┏━━

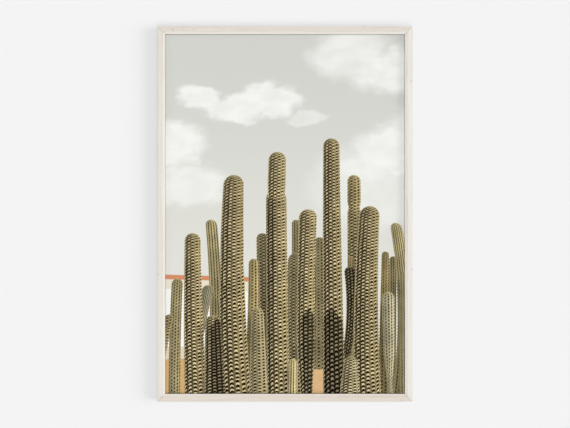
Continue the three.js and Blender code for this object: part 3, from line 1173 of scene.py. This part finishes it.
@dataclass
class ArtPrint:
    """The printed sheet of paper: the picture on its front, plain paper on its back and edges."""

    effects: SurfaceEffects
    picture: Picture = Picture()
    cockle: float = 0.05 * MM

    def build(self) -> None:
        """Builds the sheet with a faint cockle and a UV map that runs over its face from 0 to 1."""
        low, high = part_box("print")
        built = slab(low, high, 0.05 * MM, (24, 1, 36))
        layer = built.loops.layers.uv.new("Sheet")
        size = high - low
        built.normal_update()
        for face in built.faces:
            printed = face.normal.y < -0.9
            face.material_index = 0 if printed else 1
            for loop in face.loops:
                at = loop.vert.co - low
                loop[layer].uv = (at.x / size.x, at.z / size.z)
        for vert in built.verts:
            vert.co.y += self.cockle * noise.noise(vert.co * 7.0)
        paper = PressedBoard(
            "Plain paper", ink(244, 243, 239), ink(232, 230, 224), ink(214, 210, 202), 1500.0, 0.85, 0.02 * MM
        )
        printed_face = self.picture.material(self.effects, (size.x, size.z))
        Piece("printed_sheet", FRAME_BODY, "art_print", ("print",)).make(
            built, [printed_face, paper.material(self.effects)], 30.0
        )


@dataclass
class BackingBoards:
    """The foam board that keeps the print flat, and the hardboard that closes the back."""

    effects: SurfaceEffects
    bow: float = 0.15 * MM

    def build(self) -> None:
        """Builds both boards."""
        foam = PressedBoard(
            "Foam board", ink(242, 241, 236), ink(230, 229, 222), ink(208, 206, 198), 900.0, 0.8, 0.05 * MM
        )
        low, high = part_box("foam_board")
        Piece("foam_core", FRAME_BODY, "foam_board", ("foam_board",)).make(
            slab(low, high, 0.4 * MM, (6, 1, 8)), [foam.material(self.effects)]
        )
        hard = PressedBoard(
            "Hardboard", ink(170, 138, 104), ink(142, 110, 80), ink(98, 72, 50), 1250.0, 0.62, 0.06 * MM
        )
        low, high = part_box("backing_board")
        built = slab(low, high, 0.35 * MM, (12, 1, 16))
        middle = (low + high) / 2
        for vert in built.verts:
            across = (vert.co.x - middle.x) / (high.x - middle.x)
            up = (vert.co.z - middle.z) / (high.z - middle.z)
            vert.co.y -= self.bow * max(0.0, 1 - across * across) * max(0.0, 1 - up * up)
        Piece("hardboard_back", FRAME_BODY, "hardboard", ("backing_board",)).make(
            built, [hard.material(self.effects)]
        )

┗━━
┏━━

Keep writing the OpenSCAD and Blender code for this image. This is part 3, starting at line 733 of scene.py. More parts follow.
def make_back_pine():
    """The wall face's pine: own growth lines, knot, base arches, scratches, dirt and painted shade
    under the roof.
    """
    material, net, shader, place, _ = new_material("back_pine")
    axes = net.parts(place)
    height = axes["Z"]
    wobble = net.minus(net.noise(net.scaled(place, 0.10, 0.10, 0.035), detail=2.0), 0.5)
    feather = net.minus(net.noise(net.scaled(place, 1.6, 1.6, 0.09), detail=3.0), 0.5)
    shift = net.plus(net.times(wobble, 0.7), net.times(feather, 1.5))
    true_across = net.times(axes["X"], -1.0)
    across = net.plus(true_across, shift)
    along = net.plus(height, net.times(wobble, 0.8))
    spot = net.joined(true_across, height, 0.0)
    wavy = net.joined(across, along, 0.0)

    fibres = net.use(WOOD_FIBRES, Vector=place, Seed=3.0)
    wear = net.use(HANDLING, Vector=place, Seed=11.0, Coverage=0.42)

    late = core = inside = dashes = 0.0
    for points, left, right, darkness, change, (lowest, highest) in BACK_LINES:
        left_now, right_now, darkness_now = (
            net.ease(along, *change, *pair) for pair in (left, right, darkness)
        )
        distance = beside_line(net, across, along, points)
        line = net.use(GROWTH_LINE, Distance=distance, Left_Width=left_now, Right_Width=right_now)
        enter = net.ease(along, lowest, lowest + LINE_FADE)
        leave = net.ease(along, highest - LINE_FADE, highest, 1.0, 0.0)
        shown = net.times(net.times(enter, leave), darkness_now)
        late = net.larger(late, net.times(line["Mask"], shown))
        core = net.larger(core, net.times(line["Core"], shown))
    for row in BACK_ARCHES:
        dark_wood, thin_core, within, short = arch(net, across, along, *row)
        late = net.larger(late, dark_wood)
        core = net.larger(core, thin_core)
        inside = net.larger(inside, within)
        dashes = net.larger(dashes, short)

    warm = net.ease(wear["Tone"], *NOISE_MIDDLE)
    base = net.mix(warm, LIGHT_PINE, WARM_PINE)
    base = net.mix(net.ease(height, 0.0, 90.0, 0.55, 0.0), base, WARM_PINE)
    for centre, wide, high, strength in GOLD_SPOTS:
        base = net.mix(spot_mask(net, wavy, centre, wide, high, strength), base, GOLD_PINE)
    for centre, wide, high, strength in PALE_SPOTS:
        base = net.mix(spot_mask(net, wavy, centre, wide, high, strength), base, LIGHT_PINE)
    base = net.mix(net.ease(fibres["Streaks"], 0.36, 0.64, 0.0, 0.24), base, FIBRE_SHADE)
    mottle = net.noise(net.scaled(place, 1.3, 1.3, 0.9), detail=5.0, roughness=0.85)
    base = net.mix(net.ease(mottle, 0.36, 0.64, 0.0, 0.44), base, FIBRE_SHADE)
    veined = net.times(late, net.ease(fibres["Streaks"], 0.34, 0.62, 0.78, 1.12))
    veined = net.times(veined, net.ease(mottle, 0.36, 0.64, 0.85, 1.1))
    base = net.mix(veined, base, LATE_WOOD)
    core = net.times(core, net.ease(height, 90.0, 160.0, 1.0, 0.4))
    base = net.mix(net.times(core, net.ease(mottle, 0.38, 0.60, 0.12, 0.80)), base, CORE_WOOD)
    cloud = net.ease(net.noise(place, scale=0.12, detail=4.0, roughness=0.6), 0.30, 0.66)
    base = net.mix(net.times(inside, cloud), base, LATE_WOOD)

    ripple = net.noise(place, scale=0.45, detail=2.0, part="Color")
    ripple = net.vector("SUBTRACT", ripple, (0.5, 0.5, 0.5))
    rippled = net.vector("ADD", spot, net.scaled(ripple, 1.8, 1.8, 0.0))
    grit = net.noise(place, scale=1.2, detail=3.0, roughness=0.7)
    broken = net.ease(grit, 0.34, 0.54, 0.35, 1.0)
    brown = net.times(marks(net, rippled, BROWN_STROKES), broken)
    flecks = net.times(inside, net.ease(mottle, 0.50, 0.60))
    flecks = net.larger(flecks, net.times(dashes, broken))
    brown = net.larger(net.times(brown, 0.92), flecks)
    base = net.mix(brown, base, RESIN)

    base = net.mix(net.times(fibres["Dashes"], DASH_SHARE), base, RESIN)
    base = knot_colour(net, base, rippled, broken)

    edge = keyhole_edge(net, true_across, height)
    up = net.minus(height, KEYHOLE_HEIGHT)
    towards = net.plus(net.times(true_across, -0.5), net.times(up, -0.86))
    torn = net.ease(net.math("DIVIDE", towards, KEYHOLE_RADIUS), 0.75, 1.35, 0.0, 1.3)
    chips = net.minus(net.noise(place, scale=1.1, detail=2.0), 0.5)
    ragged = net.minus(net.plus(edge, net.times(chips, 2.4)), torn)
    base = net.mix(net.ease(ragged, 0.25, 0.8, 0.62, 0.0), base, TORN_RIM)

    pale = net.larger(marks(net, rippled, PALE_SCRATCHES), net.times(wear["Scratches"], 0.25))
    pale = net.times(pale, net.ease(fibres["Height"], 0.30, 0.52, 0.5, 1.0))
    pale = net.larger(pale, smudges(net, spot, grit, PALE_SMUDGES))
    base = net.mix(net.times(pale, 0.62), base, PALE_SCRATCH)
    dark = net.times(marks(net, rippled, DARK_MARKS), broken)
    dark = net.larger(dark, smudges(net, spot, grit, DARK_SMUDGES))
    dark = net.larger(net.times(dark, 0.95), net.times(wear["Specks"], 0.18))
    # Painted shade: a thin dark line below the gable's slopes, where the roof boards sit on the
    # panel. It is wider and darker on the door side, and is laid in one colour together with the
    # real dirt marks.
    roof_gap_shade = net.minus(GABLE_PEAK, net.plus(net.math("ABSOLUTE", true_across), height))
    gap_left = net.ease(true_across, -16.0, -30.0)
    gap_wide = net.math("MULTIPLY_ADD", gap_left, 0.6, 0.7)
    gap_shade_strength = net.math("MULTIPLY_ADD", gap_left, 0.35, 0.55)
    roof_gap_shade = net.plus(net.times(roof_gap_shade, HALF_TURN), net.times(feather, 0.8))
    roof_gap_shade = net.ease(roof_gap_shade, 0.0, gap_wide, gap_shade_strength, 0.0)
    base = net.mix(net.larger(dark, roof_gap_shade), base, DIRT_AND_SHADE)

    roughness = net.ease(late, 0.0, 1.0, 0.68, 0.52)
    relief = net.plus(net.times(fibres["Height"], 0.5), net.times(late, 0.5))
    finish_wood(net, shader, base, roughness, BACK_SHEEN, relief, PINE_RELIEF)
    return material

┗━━
┏━━

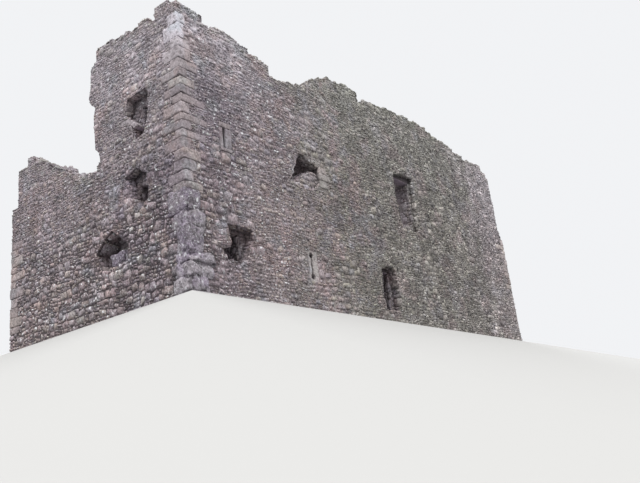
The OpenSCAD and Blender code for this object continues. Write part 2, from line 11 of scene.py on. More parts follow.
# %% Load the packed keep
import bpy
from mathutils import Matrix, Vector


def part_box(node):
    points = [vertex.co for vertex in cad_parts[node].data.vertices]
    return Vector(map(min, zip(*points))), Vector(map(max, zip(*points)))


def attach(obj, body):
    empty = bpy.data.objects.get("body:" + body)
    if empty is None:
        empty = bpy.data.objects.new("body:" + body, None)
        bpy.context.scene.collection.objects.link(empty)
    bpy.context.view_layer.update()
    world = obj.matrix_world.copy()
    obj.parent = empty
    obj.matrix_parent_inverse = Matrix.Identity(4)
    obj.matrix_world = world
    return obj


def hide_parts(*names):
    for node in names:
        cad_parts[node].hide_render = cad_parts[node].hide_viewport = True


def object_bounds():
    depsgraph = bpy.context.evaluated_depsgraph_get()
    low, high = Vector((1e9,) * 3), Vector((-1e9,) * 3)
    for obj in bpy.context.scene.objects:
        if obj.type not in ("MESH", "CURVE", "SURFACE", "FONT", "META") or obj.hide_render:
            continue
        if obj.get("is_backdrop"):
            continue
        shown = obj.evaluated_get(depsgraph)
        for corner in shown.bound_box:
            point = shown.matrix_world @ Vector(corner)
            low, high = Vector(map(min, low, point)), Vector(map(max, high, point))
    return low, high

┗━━

▶ _Exercise requirements_
In the material above, locate the line containing "Continue the three.js" and the line containing "cockle: float = 0.05 * MM". Transcribe exactly those two lines and every line between them, and nothing more.

▶ _Finished exercise_
Continue the three.js and Blender code for this object: part 3, from line 1173 of scene.py. This part finishes it.
@dataclass
class ArtPrint:
    """The printed sheet of paper: the picture on its front, plain paper on its back and edges."""

    effects: SurfaceEffects
    picture: Picture = Picture()
    cockle: float = 0.05 * MM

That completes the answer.